__Task to complete__. Transcribe the listing below from its opening line up to and including the line that contains "record's slot and"; reproduce nothing else.

__Collected data__.
------------------------------------------------------------------------

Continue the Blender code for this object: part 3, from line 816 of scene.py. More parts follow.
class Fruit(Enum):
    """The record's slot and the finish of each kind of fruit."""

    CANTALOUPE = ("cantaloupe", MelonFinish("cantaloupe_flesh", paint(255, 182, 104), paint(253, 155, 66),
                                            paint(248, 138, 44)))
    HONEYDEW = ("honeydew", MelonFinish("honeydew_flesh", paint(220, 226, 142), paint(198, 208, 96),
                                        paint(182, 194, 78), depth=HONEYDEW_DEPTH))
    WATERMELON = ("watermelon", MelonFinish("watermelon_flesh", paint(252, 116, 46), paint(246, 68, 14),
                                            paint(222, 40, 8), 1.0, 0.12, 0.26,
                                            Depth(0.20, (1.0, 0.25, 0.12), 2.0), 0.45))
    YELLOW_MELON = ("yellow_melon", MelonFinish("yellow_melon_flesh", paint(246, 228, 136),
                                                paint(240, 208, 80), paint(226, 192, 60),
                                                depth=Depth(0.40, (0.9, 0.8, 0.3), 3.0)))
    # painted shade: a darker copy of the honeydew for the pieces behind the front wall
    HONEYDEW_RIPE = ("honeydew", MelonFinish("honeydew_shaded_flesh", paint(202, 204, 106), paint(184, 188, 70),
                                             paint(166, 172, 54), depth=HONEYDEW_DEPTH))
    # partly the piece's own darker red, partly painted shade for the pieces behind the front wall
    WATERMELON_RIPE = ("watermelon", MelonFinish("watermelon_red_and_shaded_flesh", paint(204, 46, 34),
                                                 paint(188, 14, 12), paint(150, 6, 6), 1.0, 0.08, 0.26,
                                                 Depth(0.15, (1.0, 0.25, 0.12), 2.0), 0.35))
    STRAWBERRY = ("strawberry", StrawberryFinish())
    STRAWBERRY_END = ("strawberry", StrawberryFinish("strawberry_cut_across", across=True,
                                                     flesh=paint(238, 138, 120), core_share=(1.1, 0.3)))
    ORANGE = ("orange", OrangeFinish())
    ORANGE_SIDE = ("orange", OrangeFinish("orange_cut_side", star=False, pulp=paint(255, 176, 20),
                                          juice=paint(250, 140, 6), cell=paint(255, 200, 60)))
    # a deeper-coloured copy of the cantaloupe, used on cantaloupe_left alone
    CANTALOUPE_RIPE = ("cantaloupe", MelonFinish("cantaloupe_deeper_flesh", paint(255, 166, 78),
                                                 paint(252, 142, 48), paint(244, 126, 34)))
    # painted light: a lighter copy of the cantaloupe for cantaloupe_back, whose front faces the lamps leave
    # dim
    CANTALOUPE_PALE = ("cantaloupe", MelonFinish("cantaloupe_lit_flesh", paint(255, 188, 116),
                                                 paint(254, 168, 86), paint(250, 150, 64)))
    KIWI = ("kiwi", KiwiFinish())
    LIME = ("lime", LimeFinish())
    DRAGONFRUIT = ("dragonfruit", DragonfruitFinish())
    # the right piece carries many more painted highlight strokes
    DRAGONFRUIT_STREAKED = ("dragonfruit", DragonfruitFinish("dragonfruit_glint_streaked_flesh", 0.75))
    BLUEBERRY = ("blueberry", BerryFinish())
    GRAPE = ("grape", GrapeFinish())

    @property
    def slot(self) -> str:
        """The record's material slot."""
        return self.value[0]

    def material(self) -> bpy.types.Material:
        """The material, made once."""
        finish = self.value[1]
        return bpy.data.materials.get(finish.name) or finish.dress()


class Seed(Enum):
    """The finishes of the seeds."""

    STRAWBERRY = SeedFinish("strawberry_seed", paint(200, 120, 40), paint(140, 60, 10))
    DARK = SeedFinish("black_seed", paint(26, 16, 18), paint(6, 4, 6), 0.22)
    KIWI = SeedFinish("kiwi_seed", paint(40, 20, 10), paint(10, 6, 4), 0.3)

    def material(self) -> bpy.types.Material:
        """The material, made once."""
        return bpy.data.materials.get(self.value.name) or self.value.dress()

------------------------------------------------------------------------

__Reply to the task__.
Continue the Blender code for this object: part 3, from line 816 of scene.py. More parts follow.
class Fruit(Enum):
    """The record's slot and the finish of each kind of fruit."""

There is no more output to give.